- Set problem -
Exactly and only the lines from the one containing "bar_matrix = Matrix.Translation(bar_place)" through the one containing "obj.parent = empty" are to be repeated, both ends included.

- Provided material -

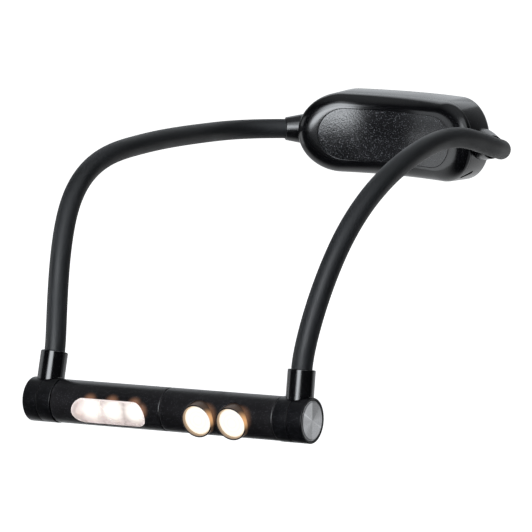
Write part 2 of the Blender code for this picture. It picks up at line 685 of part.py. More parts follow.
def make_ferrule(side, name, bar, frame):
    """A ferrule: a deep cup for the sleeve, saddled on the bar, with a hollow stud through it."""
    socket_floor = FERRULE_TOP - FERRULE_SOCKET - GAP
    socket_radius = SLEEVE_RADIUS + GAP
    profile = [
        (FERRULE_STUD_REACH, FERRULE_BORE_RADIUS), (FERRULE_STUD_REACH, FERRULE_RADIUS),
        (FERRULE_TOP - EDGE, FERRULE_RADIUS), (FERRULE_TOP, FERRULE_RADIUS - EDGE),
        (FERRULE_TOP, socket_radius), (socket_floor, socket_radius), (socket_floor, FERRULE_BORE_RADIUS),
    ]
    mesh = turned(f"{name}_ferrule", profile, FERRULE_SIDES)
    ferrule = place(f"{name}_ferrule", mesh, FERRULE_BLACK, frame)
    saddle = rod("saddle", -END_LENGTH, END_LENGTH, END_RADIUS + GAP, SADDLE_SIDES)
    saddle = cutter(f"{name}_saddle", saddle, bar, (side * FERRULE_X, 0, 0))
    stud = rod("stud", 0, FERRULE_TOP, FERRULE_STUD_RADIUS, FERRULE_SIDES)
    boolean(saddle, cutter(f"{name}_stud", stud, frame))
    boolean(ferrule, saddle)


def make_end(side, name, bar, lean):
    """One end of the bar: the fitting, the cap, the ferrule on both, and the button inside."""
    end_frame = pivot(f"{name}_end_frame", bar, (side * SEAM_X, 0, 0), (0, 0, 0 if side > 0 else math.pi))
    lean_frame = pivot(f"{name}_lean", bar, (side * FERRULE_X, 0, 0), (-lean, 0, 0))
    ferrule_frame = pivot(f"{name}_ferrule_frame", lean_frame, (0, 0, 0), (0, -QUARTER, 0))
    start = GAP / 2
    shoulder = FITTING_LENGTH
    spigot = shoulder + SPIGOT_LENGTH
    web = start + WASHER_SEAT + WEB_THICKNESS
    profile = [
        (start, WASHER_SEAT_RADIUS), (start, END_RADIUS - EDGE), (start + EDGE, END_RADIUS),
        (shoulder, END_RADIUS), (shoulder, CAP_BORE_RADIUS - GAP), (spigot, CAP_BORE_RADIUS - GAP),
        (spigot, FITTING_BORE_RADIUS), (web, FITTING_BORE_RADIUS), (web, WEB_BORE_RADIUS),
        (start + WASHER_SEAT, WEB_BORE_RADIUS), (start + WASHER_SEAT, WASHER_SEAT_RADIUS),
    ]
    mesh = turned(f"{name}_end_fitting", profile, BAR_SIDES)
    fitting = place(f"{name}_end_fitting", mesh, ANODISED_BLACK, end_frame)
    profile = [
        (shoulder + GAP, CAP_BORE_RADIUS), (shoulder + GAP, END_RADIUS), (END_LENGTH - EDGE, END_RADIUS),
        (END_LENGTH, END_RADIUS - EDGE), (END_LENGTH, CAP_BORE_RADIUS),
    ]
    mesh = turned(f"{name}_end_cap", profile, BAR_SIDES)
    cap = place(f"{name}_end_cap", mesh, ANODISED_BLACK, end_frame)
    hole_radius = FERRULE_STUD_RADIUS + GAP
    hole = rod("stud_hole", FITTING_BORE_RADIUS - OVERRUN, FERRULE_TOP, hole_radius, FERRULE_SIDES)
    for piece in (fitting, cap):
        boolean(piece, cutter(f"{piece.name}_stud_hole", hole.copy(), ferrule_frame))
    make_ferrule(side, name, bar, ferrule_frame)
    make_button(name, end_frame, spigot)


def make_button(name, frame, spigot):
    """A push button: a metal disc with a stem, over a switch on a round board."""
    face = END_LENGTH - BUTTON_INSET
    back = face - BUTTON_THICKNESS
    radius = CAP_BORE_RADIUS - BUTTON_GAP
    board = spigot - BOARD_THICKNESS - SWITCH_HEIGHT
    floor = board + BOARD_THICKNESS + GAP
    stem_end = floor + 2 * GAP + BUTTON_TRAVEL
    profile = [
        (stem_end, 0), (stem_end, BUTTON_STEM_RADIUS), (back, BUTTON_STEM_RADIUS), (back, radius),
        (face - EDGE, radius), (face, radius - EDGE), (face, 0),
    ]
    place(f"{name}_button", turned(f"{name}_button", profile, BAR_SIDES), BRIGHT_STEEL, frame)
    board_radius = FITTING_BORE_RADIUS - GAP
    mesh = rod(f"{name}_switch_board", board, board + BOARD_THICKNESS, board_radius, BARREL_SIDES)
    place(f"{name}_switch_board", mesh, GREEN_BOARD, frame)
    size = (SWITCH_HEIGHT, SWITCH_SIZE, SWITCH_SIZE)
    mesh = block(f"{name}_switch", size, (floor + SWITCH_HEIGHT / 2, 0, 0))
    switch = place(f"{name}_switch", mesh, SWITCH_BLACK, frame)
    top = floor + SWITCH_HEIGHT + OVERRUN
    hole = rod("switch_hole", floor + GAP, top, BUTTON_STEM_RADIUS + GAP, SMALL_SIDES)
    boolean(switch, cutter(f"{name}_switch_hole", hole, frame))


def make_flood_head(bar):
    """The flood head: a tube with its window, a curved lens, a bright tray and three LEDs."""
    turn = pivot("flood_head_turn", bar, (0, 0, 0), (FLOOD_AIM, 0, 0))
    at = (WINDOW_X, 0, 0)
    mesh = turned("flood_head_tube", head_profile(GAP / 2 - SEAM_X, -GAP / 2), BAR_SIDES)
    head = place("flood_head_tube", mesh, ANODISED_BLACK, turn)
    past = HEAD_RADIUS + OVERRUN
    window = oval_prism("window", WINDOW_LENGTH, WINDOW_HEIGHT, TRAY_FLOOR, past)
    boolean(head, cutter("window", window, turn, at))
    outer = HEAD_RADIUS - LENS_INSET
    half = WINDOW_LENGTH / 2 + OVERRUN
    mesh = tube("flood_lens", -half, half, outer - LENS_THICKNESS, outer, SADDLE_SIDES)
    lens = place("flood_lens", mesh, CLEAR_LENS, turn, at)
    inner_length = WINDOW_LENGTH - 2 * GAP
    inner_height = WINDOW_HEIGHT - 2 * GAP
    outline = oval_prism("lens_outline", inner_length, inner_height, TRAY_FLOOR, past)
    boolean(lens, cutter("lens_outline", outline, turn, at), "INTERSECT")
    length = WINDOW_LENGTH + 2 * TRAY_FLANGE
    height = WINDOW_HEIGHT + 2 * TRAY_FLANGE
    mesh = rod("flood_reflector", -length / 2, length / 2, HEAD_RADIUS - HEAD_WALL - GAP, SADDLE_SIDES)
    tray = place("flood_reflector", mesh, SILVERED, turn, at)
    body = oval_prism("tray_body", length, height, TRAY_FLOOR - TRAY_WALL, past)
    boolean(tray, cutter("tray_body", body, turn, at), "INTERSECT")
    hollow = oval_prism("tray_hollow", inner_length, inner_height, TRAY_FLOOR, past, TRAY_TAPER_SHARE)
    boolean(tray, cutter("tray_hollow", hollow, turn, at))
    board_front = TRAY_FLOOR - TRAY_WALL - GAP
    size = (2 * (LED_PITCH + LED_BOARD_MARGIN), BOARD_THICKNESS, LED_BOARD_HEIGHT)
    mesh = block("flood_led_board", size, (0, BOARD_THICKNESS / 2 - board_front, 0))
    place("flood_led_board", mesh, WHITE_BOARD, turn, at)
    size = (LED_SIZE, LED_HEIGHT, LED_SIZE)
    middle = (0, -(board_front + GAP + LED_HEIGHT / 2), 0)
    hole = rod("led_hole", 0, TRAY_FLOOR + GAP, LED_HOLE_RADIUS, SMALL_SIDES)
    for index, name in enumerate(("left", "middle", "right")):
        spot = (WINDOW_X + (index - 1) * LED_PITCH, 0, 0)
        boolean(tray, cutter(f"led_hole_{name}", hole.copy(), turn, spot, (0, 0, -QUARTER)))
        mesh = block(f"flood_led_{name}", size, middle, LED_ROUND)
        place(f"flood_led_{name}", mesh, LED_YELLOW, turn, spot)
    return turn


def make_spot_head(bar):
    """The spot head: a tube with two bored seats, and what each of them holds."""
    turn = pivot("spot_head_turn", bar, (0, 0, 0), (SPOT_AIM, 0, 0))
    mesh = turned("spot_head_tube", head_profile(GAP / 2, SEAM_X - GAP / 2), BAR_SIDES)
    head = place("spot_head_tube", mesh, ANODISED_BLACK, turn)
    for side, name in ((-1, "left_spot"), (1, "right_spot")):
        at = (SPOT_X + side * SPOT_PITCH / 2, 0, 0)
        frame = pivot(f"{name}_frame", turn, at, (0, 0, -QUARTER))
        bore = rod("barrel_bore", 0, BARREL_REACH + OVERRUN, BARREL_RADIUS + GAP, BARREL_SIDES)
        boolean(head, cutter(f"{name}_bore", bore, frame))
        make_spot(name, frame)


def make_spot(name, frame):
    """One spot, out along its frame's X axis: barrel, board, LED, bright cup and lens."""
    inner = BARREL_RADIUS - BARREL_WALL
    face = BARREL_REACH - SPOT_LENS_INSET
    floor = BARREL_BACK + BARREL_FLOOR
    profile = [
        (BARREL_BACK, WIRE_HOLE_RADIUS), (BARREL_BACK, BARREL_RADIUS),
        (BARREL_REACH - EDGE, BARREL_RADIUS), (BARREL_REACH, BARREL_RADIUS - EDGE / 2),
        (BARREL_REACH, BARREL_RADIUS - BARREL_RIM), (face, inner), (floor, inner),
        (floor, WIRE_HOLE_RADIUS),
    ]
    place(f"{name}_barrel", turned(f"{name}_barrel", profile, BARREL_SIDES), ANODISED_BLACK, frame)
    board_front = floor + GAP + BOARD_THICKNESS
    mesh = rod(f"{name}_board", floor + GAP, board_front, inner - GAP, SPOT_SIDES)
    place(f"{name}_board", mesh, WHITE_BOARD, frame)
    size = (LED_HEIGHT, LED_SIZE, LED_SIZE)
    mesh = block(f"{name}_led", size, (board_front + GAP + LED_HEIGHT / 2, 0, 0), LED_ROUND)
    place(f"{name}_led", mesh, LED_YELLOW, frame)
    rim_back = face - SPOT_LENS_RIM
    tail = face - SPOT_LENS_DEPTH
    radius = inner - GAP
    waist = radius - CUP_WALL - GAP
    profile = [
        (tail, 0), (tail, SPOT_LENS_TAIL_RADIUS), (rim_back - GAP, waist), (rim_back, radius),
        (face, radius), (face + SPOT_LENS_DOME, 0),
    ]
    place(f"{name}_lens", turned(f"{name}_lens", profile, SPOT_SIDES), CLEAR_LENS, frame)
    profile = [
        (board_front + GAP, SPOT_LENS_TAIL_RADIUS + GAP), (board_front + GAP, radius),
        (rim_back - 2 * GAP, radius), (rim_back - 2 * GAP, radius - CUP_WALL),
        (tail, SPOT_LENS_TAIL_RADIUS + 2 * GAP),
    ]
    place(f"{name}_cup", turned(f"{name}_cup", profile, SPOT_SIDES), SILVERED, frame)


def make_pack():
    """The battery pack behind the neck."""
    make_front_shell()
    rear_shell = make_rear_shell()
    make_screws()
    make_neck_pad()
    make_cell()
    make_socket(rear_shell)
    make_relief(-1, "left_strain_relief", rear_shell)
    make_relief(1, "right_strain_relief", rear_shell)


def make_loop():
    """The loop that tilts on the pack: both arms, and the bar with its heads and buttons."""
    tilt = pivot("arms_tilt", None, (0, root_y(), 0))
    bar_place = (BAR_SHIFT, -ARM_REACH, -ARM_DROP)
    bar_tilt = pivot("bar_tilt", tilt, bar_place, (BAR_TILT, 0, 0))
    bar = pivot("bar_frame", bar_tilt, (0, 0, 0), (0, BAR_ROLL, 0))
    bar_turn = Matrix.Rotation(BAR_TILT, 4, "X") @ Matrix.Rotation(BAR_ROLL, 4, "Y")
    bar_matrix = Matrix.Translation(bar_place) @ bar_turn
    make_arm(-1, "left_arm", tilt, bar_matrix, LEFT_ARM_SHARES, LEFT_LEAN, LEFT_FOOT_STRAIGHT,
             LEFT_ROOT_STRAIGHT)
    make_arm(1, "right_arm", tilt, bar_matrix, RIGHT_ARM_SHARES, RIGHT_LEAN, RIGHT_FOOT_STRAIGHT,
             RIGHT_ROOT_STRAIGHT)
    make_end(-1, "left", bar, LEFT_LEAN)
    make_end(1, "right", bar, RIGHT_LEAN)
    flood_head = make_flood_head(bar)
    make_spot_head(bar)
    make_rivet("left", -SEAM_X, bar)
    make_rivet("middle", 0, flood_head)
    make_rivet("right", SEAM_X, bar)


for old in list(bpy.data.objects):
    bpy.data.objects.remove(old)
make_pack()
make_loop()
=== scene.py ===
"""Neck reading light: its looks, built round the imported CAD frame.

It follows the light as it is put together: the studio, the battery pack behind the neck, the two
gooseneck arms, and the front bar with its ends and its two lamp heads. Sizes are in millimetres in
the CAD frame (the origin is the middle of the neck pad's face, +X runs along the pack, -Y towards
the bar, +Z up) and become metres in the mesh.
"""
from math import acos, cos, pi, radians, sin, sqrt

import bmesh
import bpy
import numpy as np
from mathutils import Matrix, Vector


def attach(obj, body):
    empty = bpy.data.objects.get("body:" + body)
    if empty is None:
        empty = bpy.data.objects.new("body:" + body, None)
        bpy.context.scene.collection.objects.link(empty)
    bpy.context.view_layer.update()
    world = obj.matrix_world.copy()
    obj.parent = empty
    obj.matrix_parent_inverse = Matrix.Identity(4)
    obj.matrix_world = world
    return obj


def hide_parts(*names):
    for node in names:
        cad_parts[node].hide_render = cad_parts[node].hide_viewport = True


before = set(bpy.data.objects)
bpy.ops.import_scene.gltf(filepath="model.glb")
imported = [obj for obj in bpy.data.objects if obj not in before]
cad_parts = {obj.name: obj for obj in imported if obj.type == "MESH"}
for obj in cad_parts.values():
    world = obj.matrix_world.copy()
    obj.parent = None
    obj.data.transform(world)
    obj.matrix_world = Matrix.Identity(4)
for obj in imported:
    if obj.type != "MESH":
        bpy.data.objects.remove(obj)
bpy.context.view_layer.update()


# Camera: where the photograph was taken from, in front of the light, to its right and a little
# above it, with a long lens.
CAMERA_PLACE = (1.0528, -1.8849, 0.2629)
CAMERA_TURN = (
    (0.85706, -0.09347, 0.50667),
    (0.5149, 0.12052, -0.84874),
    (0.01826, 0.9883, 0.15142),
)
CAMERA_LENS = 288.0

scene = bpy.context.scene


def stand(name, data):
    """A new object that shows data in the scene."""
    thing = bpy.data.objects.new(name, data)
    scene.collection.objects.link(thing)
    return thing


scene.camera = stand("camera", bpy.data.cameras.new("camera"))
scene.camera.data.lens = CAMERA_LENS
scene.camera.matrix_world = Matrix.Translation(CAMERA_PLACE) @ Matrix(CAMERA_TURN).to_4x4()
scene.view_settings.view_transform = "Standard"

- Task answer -
    bar_matrix = Matrix.Translation(bar_place) @ bar_turn
    make_arm(-1, "left_arm", tilt, bar_matrix, LEFT_ARM_SHARES, LEFT_LEAN, LEFT_FOOT_STRAIGHT,
             LEFT_ROOT_STRAIGHT)
    make_arm(1, "right_arm", tilt, bar_matrix, RIGHT_ARM_SHARES, RIGHT_LEAN, RIGHT_FOOT_STRAIGHT,
             RIGHT_ROOT_STRAIGHT)
    make_end(-1, "left", bar, LEFT_LEAN)
    make_end(1, "right", bar, RIGHT_LEAN)
    flood_head = make_flood_head(bar)
    make_spot_head(bar)
    make_rivet("left", -SEAM_X, bar)
    make_rivet("middle", 0, flood_head)
    make_rivet("right", SEAM_X, bar)


for old in list(bpy.data.objects):
    bpy.data.objects.remove(old)
make_pack()
make_loop()
=== scene.py ===
"""Neck reading light: its looks, built round the imported CAD frame.

It follows the light as it is put together: the studio, the battery pack behind the neck, the two
gooseneck arms, and the front bar with its ends and its two lamp heads. Sizes are in millimetres in
the CAD frame (the origin is the middle of the neck pad's face, +X runs along the pack, -Y towards
the bar, +Z up) and become metres in the mesh.
"""
from math import acos, cos, pi, radians, sin, sqrt

import bmesh
import bpy
import numpy as np
from mathutils import Matrix, Vector


def attach(obj, body):
    empty = bpy.data.objects.get("body:" + body)
    if empty is None:
        empty = bpy.data.objects.new("body:" + body, None)
        bpy.context.scene.collection.objects.link(empty)
    bpy.context.view_layer.update()
    world = obj.matrix_world.copy()
    obj.parent = empty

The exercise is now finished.